Dalam era modern, sikap pribadi menjadi semakin penting di tengah masyarakat yang semakin komunal. Banyak orang tidak memiliki sikap personal yang kuat karena kehidupan mereka terlalu terpengaruh oleh pandangan kelompok. Filsafat mengajarkan kita untuk mengembangkan pemikiran yang mandiri dan sikap pribadi yang khas. Ini penting karena sikap pribadi yang kuat akan membantu kita menentukan identitas diri yang lebih jelas dan berani mempertanyakan hal-hal yang selama ini diterima begitu saja.
Budaya baca-tulis, misalnya, telah memaksa individu untuk berpikir lebih mendalam dan mempertanyakan asumsi yang ada. Dalam budaya lisan, kita cenderung berpikir singkat dan tidak terbiasa mengembangkan argumen yang kompleks. Namun, dengan membaca dan menulis, kita dipaksa untuk merenung, membangun pemikiran sendiri, dan merangkai argumen dengan lebih logis dan terstruktur. Ini adalah salah satu cara untuk memperkuat sikap pribadi kita.

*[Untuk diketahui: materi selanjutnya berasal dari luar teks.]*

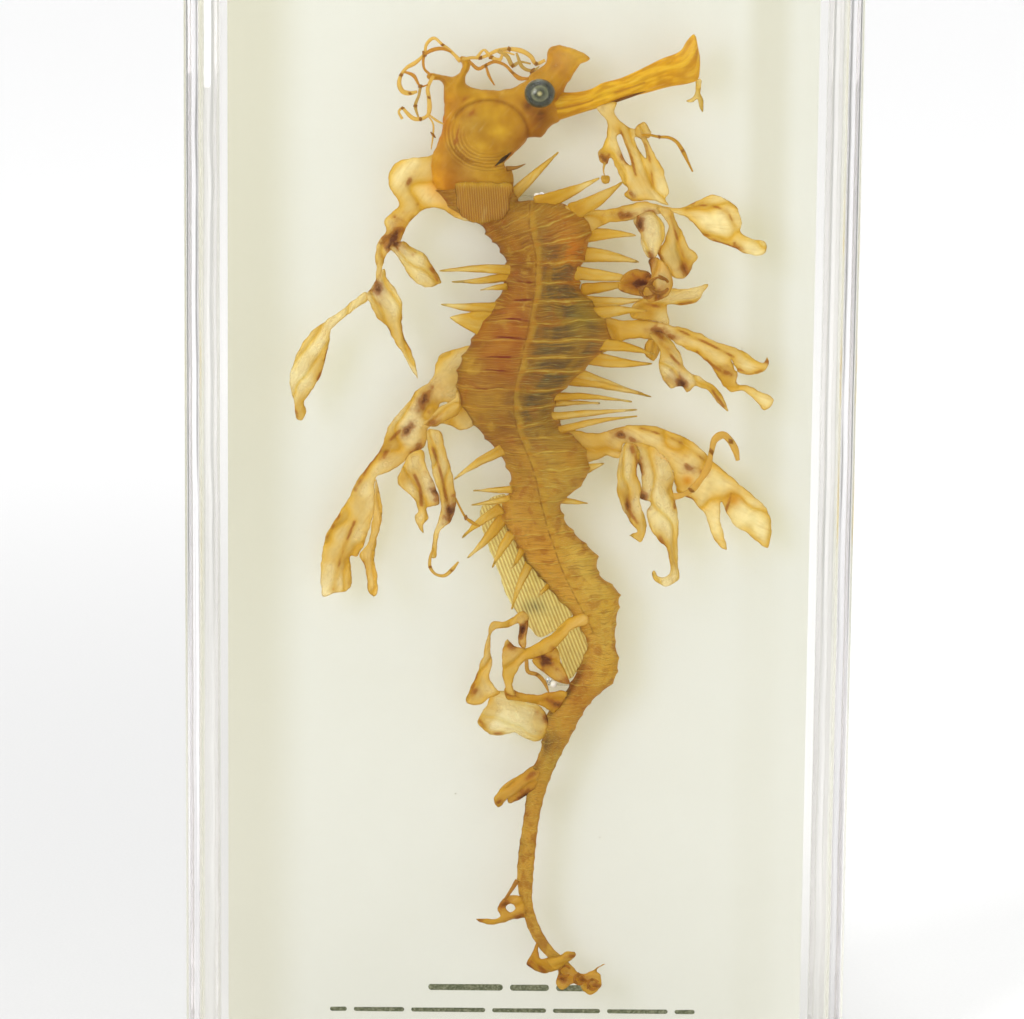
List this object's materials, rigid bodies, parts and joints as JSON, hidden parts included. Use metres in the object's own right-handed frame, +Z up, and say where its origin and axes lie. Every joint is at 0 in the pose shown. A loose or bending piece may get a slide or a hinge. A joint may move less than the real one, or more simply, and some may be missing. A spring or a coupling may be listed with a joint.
{
  "type": "specimen jar",
  "caption": "Tall rectangular glass museum jar of clear fluid with a flat lid and stopper, holding a leafy seadragon sewn to an opal back plate.",
  "frame": {"origin": "middle of the jar's underside", "axes": "+Z up, the front of the jar faces -Y, +X to the right as seen from the front"},
  "size_m": [0.186, 0.082, 0.3842],
  "materials": {
    "jar_glass": "polished clear glass, faintly green at the edges",
    "sealant": "cured translucent sealant",
    "fluid": "clear, faintly yellow liquid",
    "opal_plate": "opaque cream opal glass",
    "preserved_skin": "translucent ochre skin and membrane, bleached by the fluid",
    "nylon_thread": "fine white nylon",
    "white_bead": "glossy white"
  },
  "bodies": {
    "jar": {"jar_body": "jar_glass", "lid_seal": "sealant", "preserving_fluid": "fluid"},
    "lid": {"lid_plate": "jar_glass"},
    "plug": {"filler_plug": "jar_glass"},
    "mount": {"back_plate": "opal_plate", "left_spacer_rod": "jar_glass", "right_spacer_rod": "jar_glass", "specimen": "preserved_skin", "upper_tie_thread": "nylon_thread", "lower_tie_thread": "nylon_thread", "upper_tie_bead": "white_bead", "lower_tie_bead": "white_bead"}
  },
  "joints": [
    {"name": "lid_lift", "type": "slide", "parent": "jar", "child": "lid", "axis": [0, 0, 1], "range_m": [0, 0.46]},
    {"name": "plug_lift", "type": "slide", "parent": "lid", "child": "plug", "axis": [0, 0, 1], "range_m": [0, 0.03]},
    {"name": "mount_lift", "type": "slide", "parent": "jar", "child": "mount", "axis": [0, 0, 1], "range_m": [0, 0.368], "deforming": ["preserving_fluid"]}
  ],
  "couplings": [
    {"joint": "mount_lift", "follows": "lid_lift", "ratio": 0.8}
  ]
}
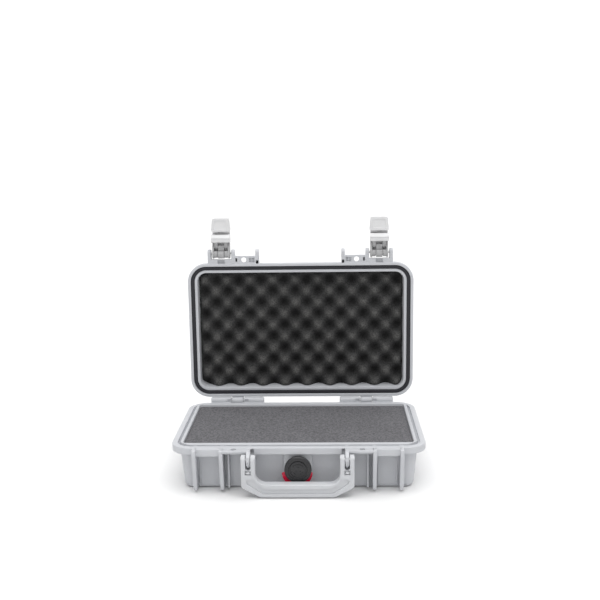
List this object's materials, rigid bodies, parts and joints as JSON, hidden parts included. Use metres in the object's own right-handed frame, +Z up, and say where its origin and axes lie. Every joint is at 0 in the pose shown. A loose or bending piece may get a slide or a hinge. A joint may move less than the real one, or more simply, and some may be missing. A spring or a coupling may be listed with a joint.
{
  "type": "hard carrying case",
  "caption": "Small hard plastic carrying case, open: sealed lid on rear hinges, two front draw latches, folding handle, relief valve and foam linings in base and lid.",
  "frame": {"origin": "centre of the base's flat underside", "axes": "+X to the right seen from the front, +Y from the handle to the hinges, +Z up; the lid stands open at rest"},
  "size_m": [0.292, 0.2437, 0.2958],
  "materials": {
    "shell_plastic": "satin",
    "handle_plastic": "satin",
    "latch_plastic": "satin",
    "base_foam": "matte",
    "lid_foam": "matte",
    "seal_rubber": "satin",
    "pin_steel": "satin",
    "valve_black": "satin",
    "valve_red": "gloss"
  },
  "bodies": {
    "base": {"base_shell": "shell_plastic", "base_foam_pad": "base_foam", "base_foam_block": "base_foam", "hinge_pin_left": "pin_steel", "hinge_pin_right": "pin_steel", "handle_pin_left": "pin_steel", "handle_pin_right": "pin_steel", "valve_washer": "seal_rubber", "valve_body": "valve_black", "valve_nut": "valve_black", "valve_collar": "valve_red"},
    "lid": {"lid_shell": "shell_plastic", "lid_gasket": "seal_rubber", "lid_foam": "lid_foam", "latch_pin_left": "pin_steel", "latch_pin_right": "pin_steel"},
    "handle": {"handle": "handle_plastic"},
    "latch_lever_left": {"latch_lever_left": "latch_plastic", "hook_pin_left": "pin_steel"},
    "latch_lever_right": {"latch_lever_right": "latch_plastic", "hook_pin_right": "pin_steel"},
    "latch_hook_left": {"latch_hook_left": "latch_plastic"},
    "latch_hook_right": {"latch_hook_right": "latch_plastic"},
    "valve_stem": {"valve_stem": "valve_black", "valve_o_ring": "seal_rubber"},
    "valve_knob": {"valve_knob": "valve_black"}
  },
  "joints": [
    {"name": "lid_hinge", "type": "hinge", "parent": "base", "child": "lid", "pos_m": [0, 0.0941, 0.0543], "axis": [1, 0, 0], "range_deg": [0, 90]},
    {"name": "handle_swing", "type": "hinge", "parent": "base", "child": "handle", "pos_m": [0, -0.1022, 0.04355], "axis": [-1, 0, 0], "range_deg": [0, 95]},
    {"name": "latch_lever_left_swing", "type": "hinge", "parent": "lid", "child": "latch_lever_left", "pos_m": [-0.1018, 0.0984, 0.2504], "axis": [1, 0, 0], "range_deg": [-80, 90]},
    {"name": "latch_hook_left_swing", "type": "hinge", "parent": "latch_lever_left", "child": "latch_hook_left", "pos_m": [-0.1018, 0.0992, 0.259], "axis": [-1, 0, 0], "range_deg": [-45, 0]},
    {"name": "latch_lever_right_swing", "type": "hinge", "parent": "lid", "child": "latch_lever_right", "pos_m": [0.1018, 0.0984, 0.2504], "axis": [1, 0, 0], "range_deg": [-80, 90]},
    {"name": "latch_hook_right_swing", "type": "hinge", "parent": "latch_lever_right", "child": "latch_hook_right", "pos_m": [0.1018, 0.0992, 0.259], "axis": [-1, 0, 0], "range_deg": [-45, 0]},
    {"name": "valve_stem_slide", "type": "slide", "parent": "base", "child": "valve_stem", "axis": [0, -1, 0], "range_m": [0, 0.0012]},
    {"name": "valve_knob_turn", "type": "hinge", "parent": "valve_stem", "child": "valve_knob", "pos_m": [0, -0.09, 0.028], "axis": [0, -1, 0], "range_deg": [0, 360]}
  ],
  "couplings": [
    {"joint": "valve_stem_slide", "follows": "valve_knob_turn", "m_per_rad": 0.00019}
  ]
}
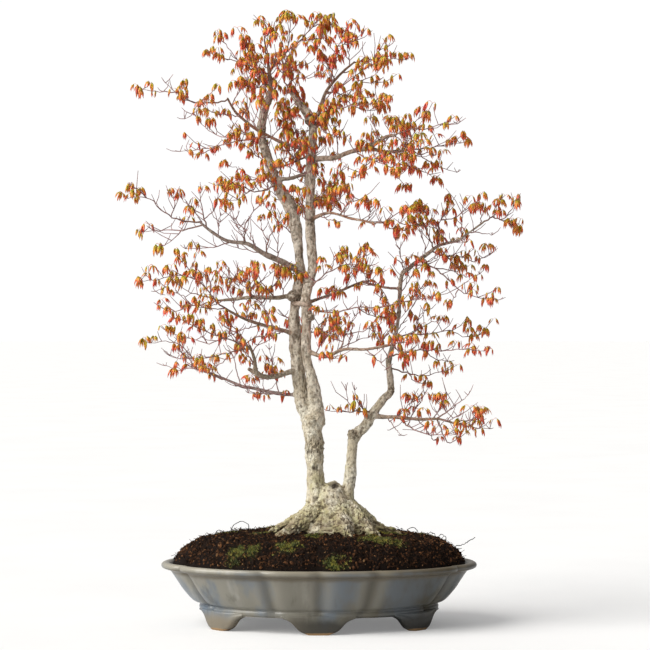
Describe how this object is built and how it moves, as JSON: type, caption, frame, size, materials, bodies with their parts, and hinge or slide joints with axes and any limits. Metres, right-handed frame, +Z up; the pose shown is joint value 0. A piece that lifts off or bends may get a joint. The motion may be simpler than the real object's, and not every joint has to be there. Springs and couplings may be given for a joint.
{
  "type": "potted bonsai tree",
  "caption": "Bonsai maple with gnarled pale trunks and small, just unfolding, lobed red-orange leaves, rooted in a mound of dark soil in a lobed oval glazed pot on cloud feet.",
  "frame": {"origin": "on the ground that the pot's feet stand on, under the middle of the whole plant", "axes": "+Z up along the trunks, +X to the viewer's right along the pot's length, -Y towards the viewer"},
  "size_m": [0.6226, 0.3063, 0.9303],
  "materials": {
    "glaze": "satin",
    "soil": "matte",
    "net": "matte",
    "bark": "matte",
    "foliage_red": "satin",
    "foliage_gold": "satin"
  },
  "bodies": {
    "root": {"pot": "glaze", "soil": "soil", "drain_screen_left": "net", "drain_screen_right": "net", "tree": "bark", "spray_crown_tip": "foliage_gold", "spray_crown_leader": "foliage_red", "spray_crown_left": "foliage_red", "spray_crown_back": "foliage_gold", "spray_crown_middle": "foliage_red", "spray_far_left_high": "foliage_red", "spray_left_high_reach": "foliage_gold", "spray_left_shoulder": "foliage_red", "spray_left_shoulder_front": "foliage_red", "spray_far_left_upper": "foliage_gold", "spray_far_left_lower": "foliage_red", "spray_left_upper_lift": "foliage_red", "spray_left_inner_lift": "foliage_gold", "spray_left_middle_lift": "foliage_red", "spray_far_left_middle": "foliage_red", "spray_left_middle_trail": "foliage_gold", "spray_left_middle_back": "foliage_red", "spray_left_burl_lift": "foliage_red", "spray_left_sway_tip": "foliage_gold", "spray_left_hook_reach": "foliage_red", "spray_left_hook_low": "foliage_red", "spray_left_hook_lift": "foliage_gold", "spray_far_left_low": "foliage_red", "spray_left_low_trail": "foliage_red", "spray_top_right": "foliage_gold", "spray_top_right_lift": "foliage_red", "spray_right_high": "foliage_red", "spray_right_high_back": "foliage_gold", "spray_right_high_front": "foliage_red", "spray_far_right_high": "foliage_red", "spray_far_right_reach": "foliage_gold", "spray_right_shoulder": "foliage_red", "spray_right_shoulder_front": "foliage_red", "spray_right_middle_front": "foliage_gold", "spray_right_middle_lift": "foliage_red", "spray_right_inner": "foliage_red", "spray_right_front_reach": "foliage_gold", "spray_right_low_tip": "foliage_red", "spray_right_low_lift": "foliage_red", "spray_back_low": "foliage_gold", "spray_back_high": "foliage_red", "spray_low_inner": "foliage_red", "spray_low_far_tip": "foliage_gold", "spray_low_far_hang": "foliage_red", "spray_low_far_lift": "foliage_red", "spray_low_near_hang": "foliage_gold", "spray_low_step": "foliage_red", "spray_low_ledge": "foliage_red", "spray_right_trunk_fan": "foliage_gold", "spray_right_trunk_stub": "foliage_red", "spray_right_trunk_trail": "foliage_red", "spray_right_trunk_reach": "foliage_gold", "spray_right_trunk_tip": "foliage_red", "spray_right_trunk_lift": "foliage_red", "spray_right_trunk_inner": "foliage_gold"}
  },
  "joints": []
}
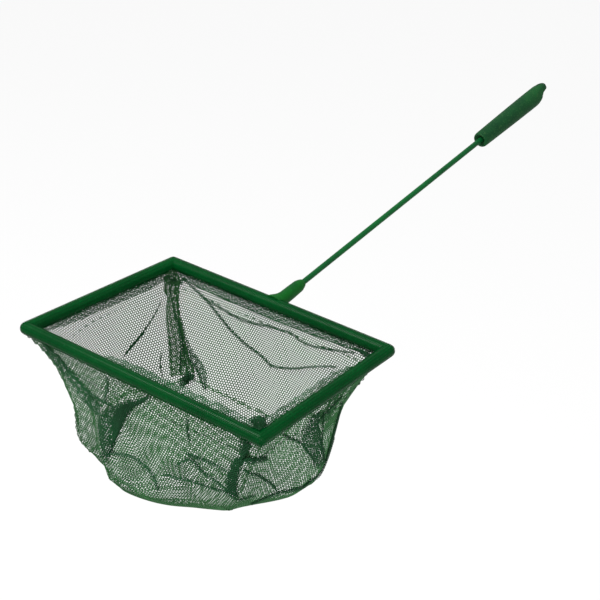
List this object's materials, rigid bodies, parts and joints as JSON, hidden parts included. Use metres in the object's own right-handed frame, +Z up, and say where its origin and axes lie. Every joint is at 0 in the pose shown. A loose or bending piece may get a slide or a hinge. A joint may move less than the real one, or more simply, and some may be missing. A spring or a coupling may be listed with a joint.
{
  "type": "aquarium fish net",
  "caption": "Rectangular wire hoop with a soft knitted net bag and a thin coated handle with a grip and hang hole, for lifting small fish out of a tank.",
  "frame": {"origin": "middle of the hang hole in the tongue of the grip", "axes": "+Z up, square to the plane of the hoop with the bag hanging towards -Z; +Y from the hoop along the handle; +X to the right seen from the front bar"},
  "size_m": [0.2028, 0.4474, 0.1672],
  "materials": {
    "steel": "drawn wire, dull grey",
    "tube_plastic": "glossy green soft plastic tube",
    "hem_netting": "fine green netting stretched over the tube, satin",
    "netting": "fine knitted green nylon netting",
    "pleat_netting": "several layers of green netting gathered in a pleat",
    "thread": "dark green sewing thread",
    "rod_plastic": "smooth green plastic coating",
    "grip_vinyl": "soft dark green moulded vinyl"
  },
  "bodies": {
    "root": {"hoop_wire": "steel", "rod_core": "steel", "rod_weld": "steel", "front_tube": "tube_plastic", "right_tube": "tube_plastic", "left_tube": "tube_plastic", "rear_right_tube": "tube_plastic", "rear_left_tube": "tube_plastic", "front_hem": "hem_netting", "right_hem": "hem_netting", "rear_hem": "hem_netting", "left_hem": "hem_netting", "front_net": "netting", "right_net": "netting", "rear_net": "netting", "left_net": "netting", "floor_net": "netting", "front_left_pleat": "pleat_netting", "front_right_pleat": "pleat_netting", "rear_right_pleat": "pleat_netting", "rear_left_pleat": "pleat_netting", "corner_knots": "thread", "hem_stitches": "thread", "rod_coating": "rod_plastic", "collar": "rod_plastic", "grip": "grip_vinyl"}
  },
  "joints": []
}
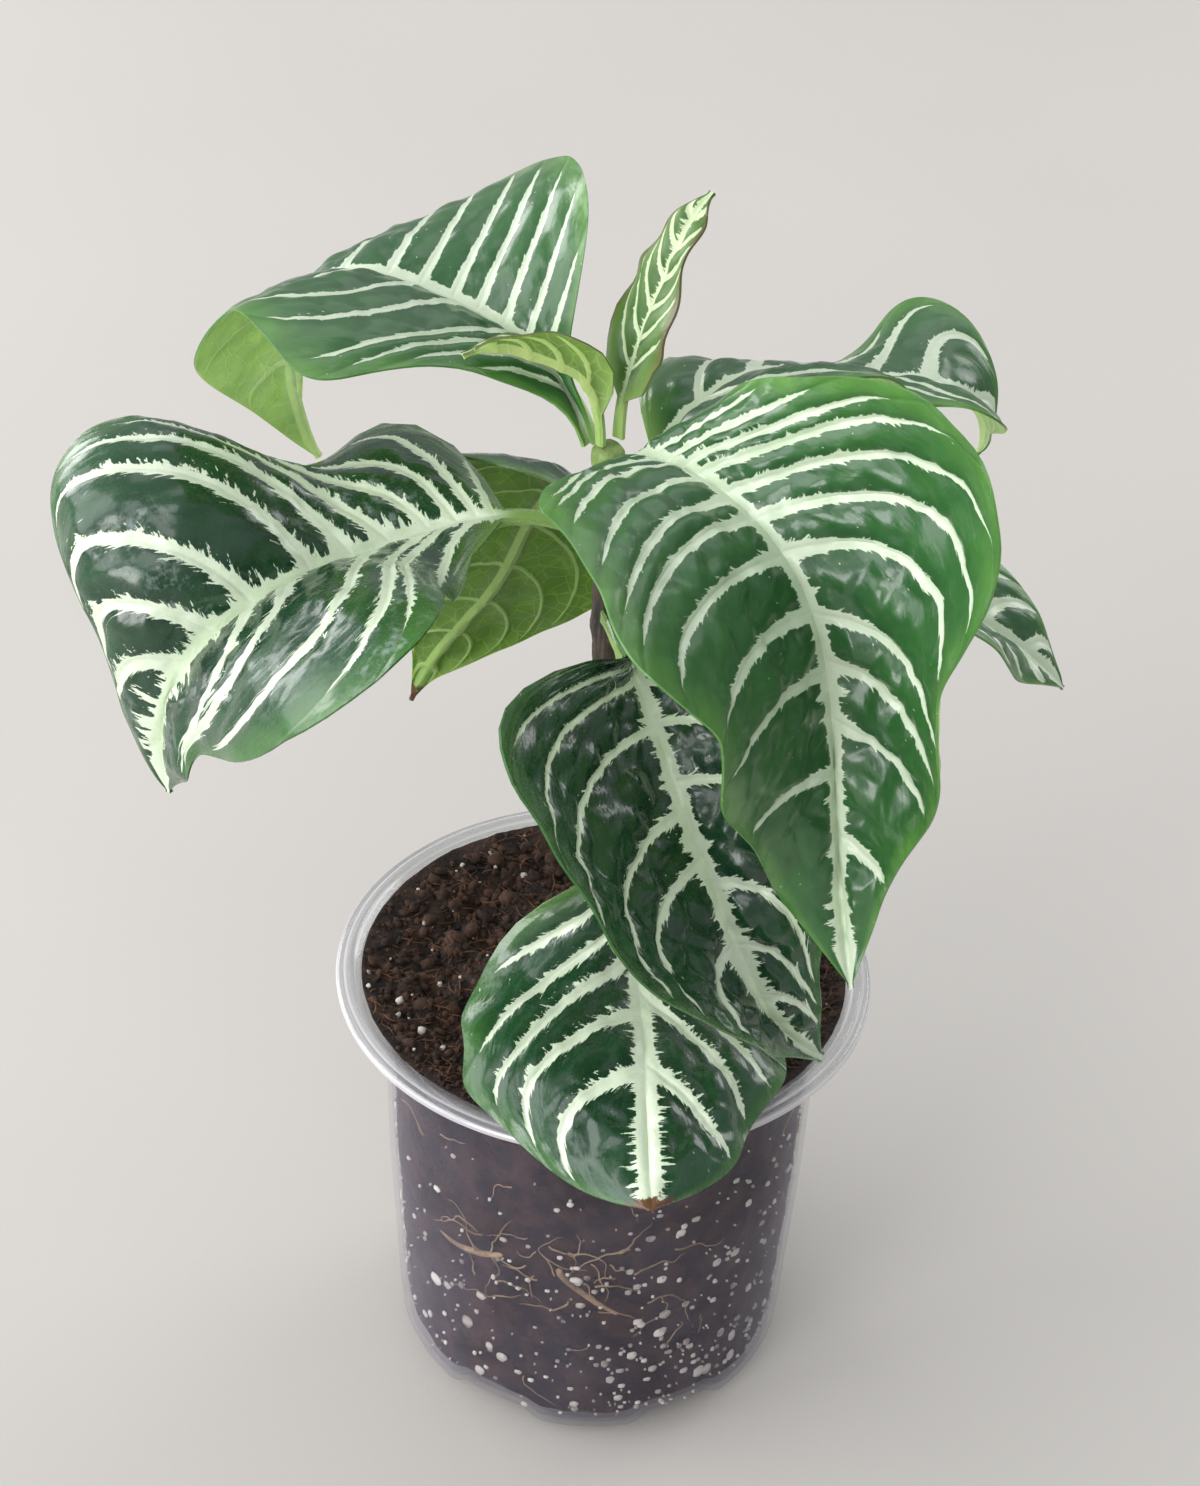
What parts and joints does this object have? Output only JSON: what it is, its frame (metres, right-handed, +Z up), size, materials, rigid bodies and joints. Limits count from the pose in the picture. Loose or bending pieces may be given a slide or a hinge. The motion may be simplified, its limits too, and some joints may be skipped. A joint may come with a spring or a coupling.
{
  "type": "potted zebra plant",
  "caption": "Young zebra plant with large drooping dark green leaves striped by cream veins, on one upright stem in a clear flared-rim nursery pot of soil.",
  "frame": {"origin": "centre of the pot's base, on the surface it stands on", "axes": "+Z up along the pot's axis, -Y towards the front of the plant, +X to the right seen from the front"},
  "size_m": [0.22, 0.165, 0.2942],
  "materials": {
    "pot": "clear, slightly milky",
    "soil": "dark crumbly peat mix",
    "stem": "dark bark, green at the top",
    "roots": "tan",
    "leaf_dark": "glossy dark green with cream veins",
    "leaf_green": "glossy green with cream veins",
    "leaf_young": "glossy yellow green"
  },
  "bodies": {
    "root": {"pot": "pot", "soil": "soil", "stem": "stem", "roots": "roots", "leaf_back_left": "leaf_green", "leaf_front_right": "leaf_green", "leaf_left": "leaf_dark", "leaf_right_back": "leaf_green", "leaf_front": "leaf_dark", "leaf_back_left_low": "leaf_green", "leaf_over_rim": "leaf_dark", "leaf_right_low": "leaf_green", "young_leaf_upright": "leaf_young", "young_leaf_folded": "leaf_young"}
  },
  "joints": []
}
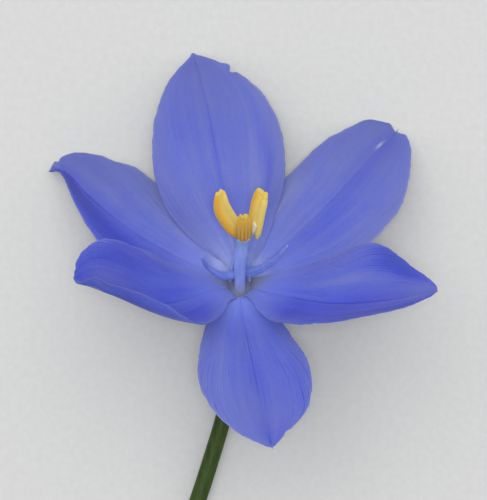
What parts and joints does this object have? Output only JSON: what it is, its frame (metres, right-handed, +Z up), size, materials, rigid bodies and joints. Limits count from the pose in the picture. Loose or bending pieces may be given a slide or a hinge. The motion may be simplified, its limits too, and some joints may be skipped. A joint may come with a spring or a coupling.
{
  "type": "morning iris flower",
  "caption": "Cut blue flower with spreading tepals, yellow anthers and a slender green stem, lying on a surface with its face up.",
  "frame": {"origin": "centre of the bounding box's bottom, on the surface that the flower lies on", "axes": "+Z up, away from the surface; +Y along the flower, from the stem's cut end to the top tepal; +X to the right as its face is seen from above"},
  "size_m": [0.0386, 0.0596, 0.0229],
  "materials": {
    "tepal": "soft petal tissue, violet blue with darker veins and paler margins",
    "filament": "translucent pale blue plant tissue",
    "anther": "powdery yellow pollen",
    "style": "satin pale blue plant tissue",
    "ovary": "satin green plant tissue",
    "stem": "satin dark green plant tissue"
  },
  "bodies": {
    "root": {"tepal_top": "tepal", "tepal_upper_right": "tepal", "tepal_upper_left": "tepal", "tepal_right": "tepal", "tepal_left": "tepal", "tepal_bottom": "tepal", "filament_front": "filament", "filament_right": "filament", "filament_left": "filament", "anther_front": "anther", "anther_right": "anther", "anther_left": "anther", "style": "style", "ovary": "ovary", "stem": "stem"}
  },
  "joints": []
}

Di sisi lain, pencarian akan identitas murni seringkali menjadi ilusi. Kebudayaan dan identitas kita sebenarnya merupakan hasil dari proses panjang interaksi dan pinjam-meminjam dari berbagai budaya lain. Dalam perjalanan sejarah, hampir tidak ada kebudayaan yang benar-benar murni. Namun, cara kita meramu unsur-unsur yang kita pinjam itulah yang membuat identitas kita menjadi khas. Penting untuk menyadari bahwa tidak ada identitas yang sepenuhnya asli, dan upaya untuk menemukan kemurnian identitas justru bisa menjadi berbahaya.
Kesadaran ini penting terutama di masa sekarang, ketika banyak orang terjebak dalam puritanisme yang mencoba mencari kemurnian dalam berbagai aspek, seperti identitas kesukuan, keagamaan, atau ideologis. Sebagai individu, kita harus mengembangkan sikap pribadi yang kuat, dengan tetap menghargai kompleksitas budaya dan identitas yang kita miliki, tanpa terjebak dalam ilusi kemurnian yang tidak mungkin dicapai. (Sumber: Kuliah Filsafat Bambang Sugiharto).